Dünya otomotiv devi Toyota, sürdürülebilir bir geleceğin kapılarını aralamak adına karbon nötr bir toplum vizyonuyla hareket ediyor. Bu bağlamda, son dönemin en gözde teknolojilerinden biri olan hidrojen yakıt hücre teknolojisini kullanan Hilux prototipini tanıttı. Bu hamle, Toyota’nın sürdürülebilirlik yolculuğundaki önemli adımlarından birini temsil ediyor.
Toyota, çeşitli enerji kaynaklarına olan ihtiyaç doğrultusunda çok yönlü bir yaklaşımla hareket ediyor. Marka, global kullanıcıların ve pazarların farklı ihtiyaçlarına yanıt vermek üzere tam hibrit, plug-in hibrit, tam elektrikli ve şimdi de hidrojen yakıt hücreli araç seçeneklerini bir arada sunmayı hedefliyor. Hilux’ın hidrojen yakıt hücreli prototipi de bu vizyonun somut bir yansıması olarak karşımıza çıkıyor.
Hidrojen yakıt hücreli Hilux prototipinin tanıtıldığı etkinlik, İngiltere’de gerçekleşti ve Toyota’nın liderliğini yaptığı bir konsorsiyumun desteğiyle hayata geçirildi. Bu konsorsiyum, Ricardo, ETL, D2H ve Thatcham Research gibi prestijli mühendislik firmalarını da bünyesinde barındırıyor. Hilux, dünya genelinde dayanıklılık ve güvenilirlikle özdeşleşmiş bir model olup, yeni güç ünitesi ile bu özelliklerini sıfır emisyonlu bir teknolojiye taşımayı hedefliyor.

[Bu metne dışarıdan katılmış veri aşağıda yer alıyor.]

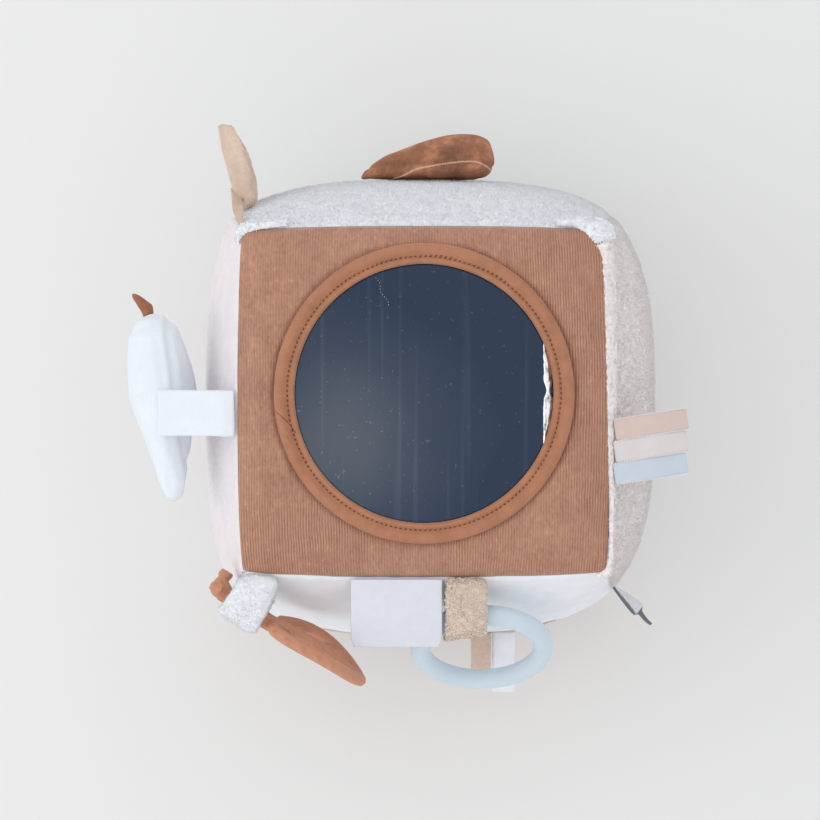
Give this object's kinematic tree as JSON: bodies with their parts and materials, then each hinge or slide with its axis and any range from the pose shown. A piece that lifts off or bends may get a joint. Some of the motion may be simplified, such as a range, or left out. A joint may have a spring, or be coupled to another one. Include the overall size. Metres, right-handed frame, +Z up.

Toyota’nın daha önce ticari olarak ürettiği ve başarısını kanıtlamış olan Mirai modelinin yakıt hücresi, Hilux’ın güç ünitesinin temelini oluşturuyor. Bu sıfır emisyonlu teknoloji sayesinde, aracın egzozundan sadece saf su salınımı gerçekleşiyor. Hidrojen, üç yüksek basınçlı tankta saklanıyor, bu da prototip Hilux modeline bataryalı elektrikli araçlardan daha uzun, 600 kilometreden fazla bir menzil sunuyor. Yakıt hücresinden elde edilen elektrik, hibrit bataryada saklanıyor ve bu batarya, aracın yükleme alanını bozmadan arka bölümde konumlandırılıyor.
2022 yılında hayata geçirilen bu projede, ilk prototip araç beş hafta önce tamamlandı ve yıl sonuna kadar 10 Hilux’ın daha üretilmesi planlanıyor. Bu araçların, seri üretim öncesi kapsamlı testlerden geçmesi bekleniyor. Toyota ve konsorsiyum ortakları, yakıt hücreli teknolojinin farklı uygulama alanları için potansiyelini araştırmaya devam edecek. Ricardo, önemli bir konsorsiyum ortağı olarak, aracın detaylı testlerini gerçekleştirecek ve 2025 sonrası için üretim modeli kararlarına katkı sağlayacak.
Özetle, Toyota’nın hidrojen yakıt hücreli teknolojiye yaptığı bu yatırım, markanın sürdürülebilir bir geleceği nasıl şekillendirmeyi planladığının açık bir göstergesi olarak karşımıza çıkıyor. Bu vizyon, hem Toyota için hem de otomotiv endüstrisi için heyecan verici bir dönemin başlangıcını müjdeliyor.